▶ _Exercise data_
----

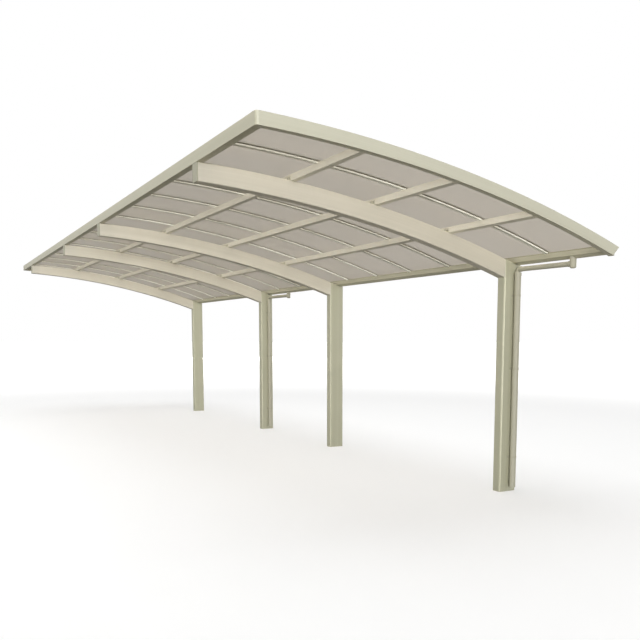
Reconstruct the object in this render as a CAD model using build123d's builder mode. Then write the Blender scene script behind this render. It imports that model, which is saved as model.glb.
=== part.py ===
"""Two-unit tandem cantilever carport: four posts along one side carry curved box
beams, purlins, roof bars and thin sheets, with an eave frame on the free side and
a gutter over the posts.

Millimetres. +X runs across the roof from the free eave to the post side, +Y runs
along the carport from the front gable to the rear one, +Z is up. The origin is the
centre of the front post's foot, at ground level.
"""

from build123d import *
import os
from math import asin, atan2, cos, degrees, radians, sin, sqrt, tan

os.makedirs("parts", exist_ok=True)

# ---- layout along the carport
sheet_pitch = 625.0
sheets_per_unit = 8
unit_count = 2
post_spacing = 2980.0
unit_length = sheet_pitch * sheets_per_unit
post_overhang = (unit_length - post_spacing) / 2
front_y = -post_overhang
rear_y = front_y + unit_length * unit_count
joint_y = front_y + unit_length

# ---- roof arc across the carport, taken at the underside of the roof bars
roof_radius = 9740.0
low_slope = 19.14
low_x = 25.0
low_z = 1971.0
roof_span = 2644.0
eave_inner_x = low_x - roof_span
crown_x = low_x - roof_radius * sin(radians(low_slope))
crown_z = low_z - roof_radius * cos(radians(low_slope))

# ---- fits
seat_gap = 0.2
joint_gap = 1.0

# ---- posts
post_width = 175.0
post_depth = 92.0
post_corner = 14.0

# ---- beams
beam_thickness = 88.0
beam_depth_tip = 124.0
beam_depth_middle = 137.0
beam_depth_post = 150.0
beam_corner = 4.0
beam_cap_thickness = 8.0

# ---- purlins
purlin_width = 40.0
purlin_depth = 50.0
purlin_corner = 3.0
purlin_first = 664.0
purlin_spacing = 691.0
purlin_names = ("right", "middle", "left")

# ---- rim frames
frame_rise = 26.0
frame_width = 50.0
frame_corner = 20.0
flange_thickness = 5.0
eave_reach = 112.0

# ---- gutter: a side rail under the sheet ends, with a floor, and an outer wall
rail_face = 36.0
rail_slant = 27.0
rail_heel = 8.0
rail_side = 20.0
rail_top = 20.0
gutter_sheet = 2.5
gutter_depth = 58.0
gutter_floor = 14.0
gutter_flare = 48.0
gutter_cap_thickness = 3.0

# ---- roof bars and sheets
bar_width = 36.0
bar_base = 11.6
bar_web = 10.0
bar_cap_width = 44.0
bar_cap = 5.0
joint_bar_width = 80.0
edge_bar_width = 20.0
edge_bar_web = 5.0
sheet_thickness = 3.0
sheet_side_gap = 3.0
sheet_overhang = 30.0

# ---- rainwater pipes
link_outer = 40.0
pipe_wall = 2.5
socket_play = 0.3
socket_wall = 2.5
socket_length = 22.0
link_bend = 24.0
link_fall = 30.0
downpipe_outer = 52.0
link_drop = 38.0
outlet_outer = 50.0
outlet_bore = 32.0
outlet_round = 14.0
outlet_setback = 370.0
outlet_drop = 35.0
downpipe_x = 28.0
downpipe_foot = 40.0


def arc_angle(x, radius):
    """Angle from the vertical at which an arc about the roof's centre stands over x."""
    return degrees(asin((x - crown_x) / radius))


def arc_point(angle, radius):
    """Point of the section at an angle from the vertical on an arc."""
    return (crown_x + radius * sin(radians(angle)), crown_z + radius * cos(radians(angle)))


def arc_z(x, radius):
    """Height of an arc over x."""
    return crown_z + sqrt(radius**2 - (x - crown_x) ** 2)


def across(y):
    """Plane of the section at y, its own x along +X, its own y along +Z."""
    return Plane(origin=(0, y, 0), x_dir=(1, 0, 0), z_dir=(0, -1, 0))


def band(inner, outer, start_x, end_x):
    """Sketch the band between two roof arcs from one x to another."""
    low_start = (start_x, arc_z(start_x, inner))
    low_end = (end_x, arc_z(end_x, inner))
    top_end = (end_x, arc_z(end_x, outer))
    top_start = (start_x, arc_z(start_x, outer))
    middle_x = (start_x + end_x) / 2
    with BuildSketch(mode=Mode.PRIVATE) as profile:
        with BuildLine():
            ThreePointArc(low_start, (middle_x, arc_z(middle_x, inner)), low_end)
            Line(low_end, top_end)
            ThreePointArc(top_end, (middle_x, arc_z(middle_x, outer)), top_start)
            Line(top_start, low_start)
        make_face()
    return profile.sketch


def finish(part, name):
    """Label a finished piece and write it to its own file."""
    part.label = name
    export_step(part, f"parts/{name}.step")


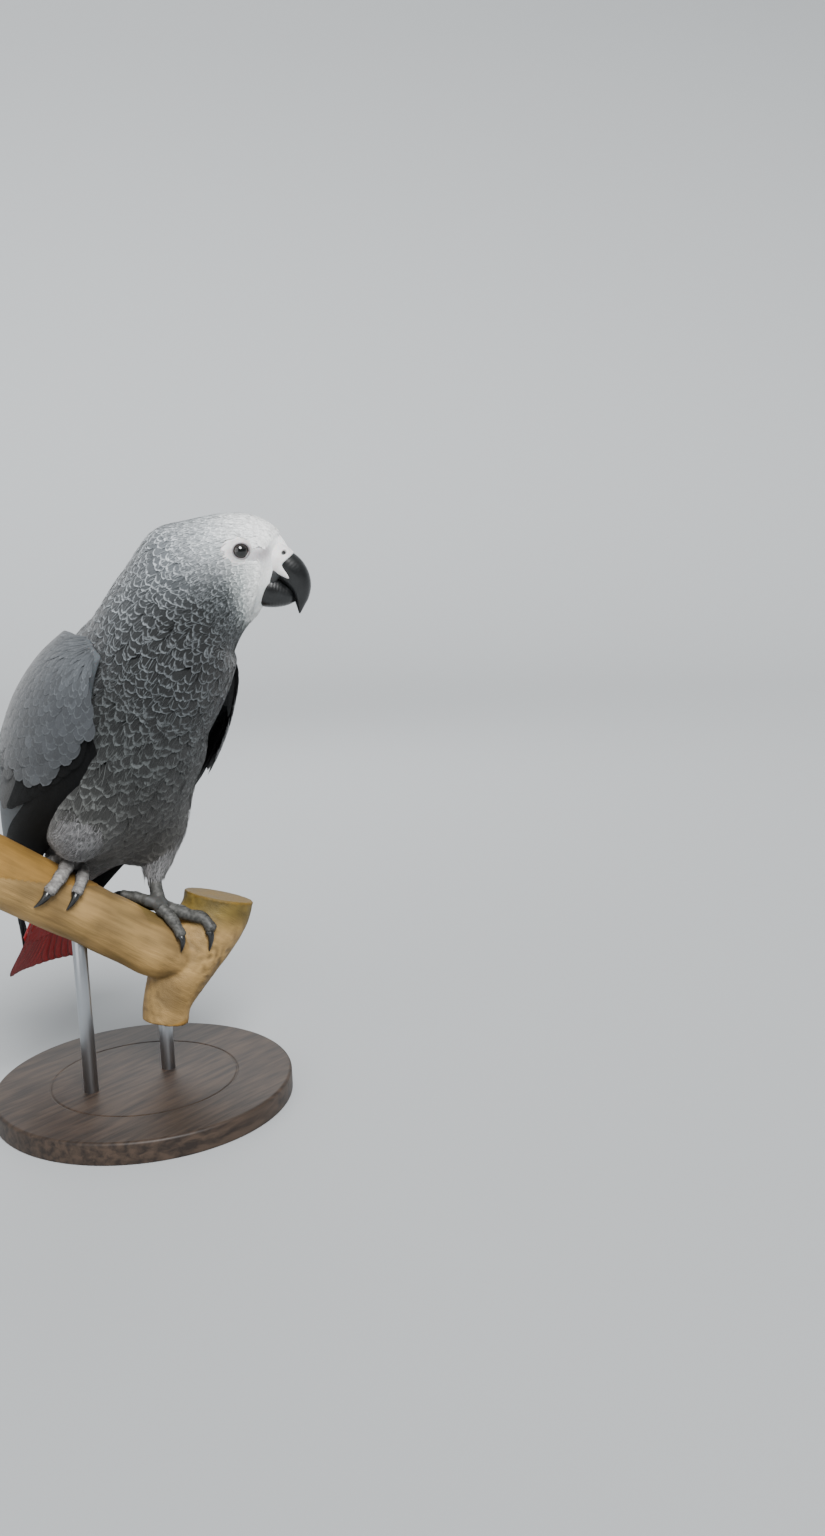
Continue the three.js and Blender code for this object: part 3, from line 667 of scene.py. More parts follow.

----

▶ _Problem to work on_
Copy every line of the material in which the word "write" occurs.

▶ _Answer to this problem_
Reconstruct the object in this render as a CAD model using build123d's builder mode. Then write the Blender scene script behind this render. It imports that model, which is saved as model.glb.
    """Label a finished piece and write it to its own file."""